The person may request to be examined by professionals of his choice, so that they, in turn, can submit their report to the court. If the accused proves he is insolvent the examinations shall be paid by the State.
The Rules of Evidence shall be applicable to this procedure, and the person shall have the right to be represented by counsel.
(d) Application of the security measures.— If the court determines according to the evidence introduced that the person is a risk to society because of his/her dangerous nature or that the person shall benefit from said treatment, it shall pronounce a sentence imposing the security measures and directing that the person be confined for treatment at a suitable institution.
Said confinement may be prolonged for the time actually required to insure the safety of society and the welfare of the confined person, subject to the provisions of § 4719 of Title 33.
In these cases it shall be the duty of the persons in charge of the treatment to submit quarterly reports to the court on the development of the case.
If the court determines not to impose security measures, it shall direct that the person be released, if he is confined.
(e) Periodic revision.— Each year, the court shall rule, after a hearing on its merits, as to the continuation, modification or termination of the security measure imposed, without prejudice to do so at any time in which the circumstances warrant it, or by petition of the person under whose custody he has been committed.
If the court can reasonably infer from the favorable results of the treatment that the person’s recovery and readaptation can continue under supervision in the community without his being confined, it may grant it.
(f) Reports.— For purposes of the periodic revision of the security measure, the court shall have a report of a psychiatrist or a psychologist, or both.
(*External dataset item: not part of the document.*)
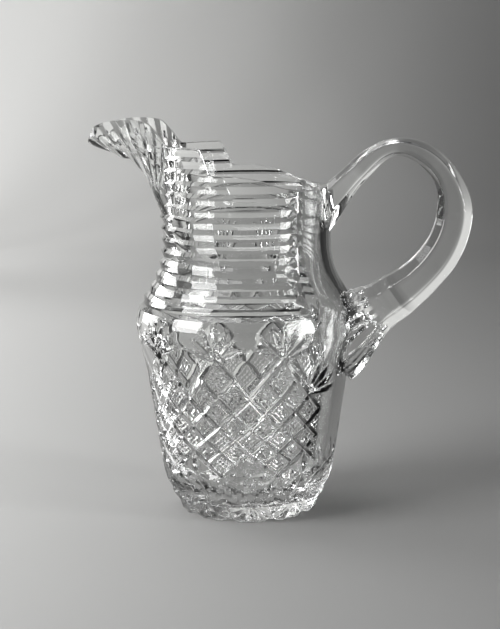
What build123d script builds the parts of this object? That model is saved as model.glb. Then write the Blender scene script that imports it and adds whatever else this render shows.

These reports shall be governed by the rules of subsection (c) of this rule.
(g) Notice of the continuation, modification or termination of the security measure.— Any ruling of the court with regard to the security measure imposed shall be served to the concerned parties and institutions.
(h) Official record.— An official record shall be kept of all the proceedings established herein for the application, continuation, modification or termination of the security measure.
(i) The proceeding provided in this Rule shall apply equally to the preliminary hearing established under Rule 23 of Criminal Procedure, when the finding of no cause is due to mental incompetence, or when the defendant is held mentally incompetent to stand trial and the Prosecuting Attorney determines not to appeal, or if appealed, the finding of no cause is upheld for the same grounds.
History —Added on July 5, 1985, No. 61, p. 215; Sept. 15, 2004, No. 317, § 18; Dec. 27, 2011, No. 281, § 8.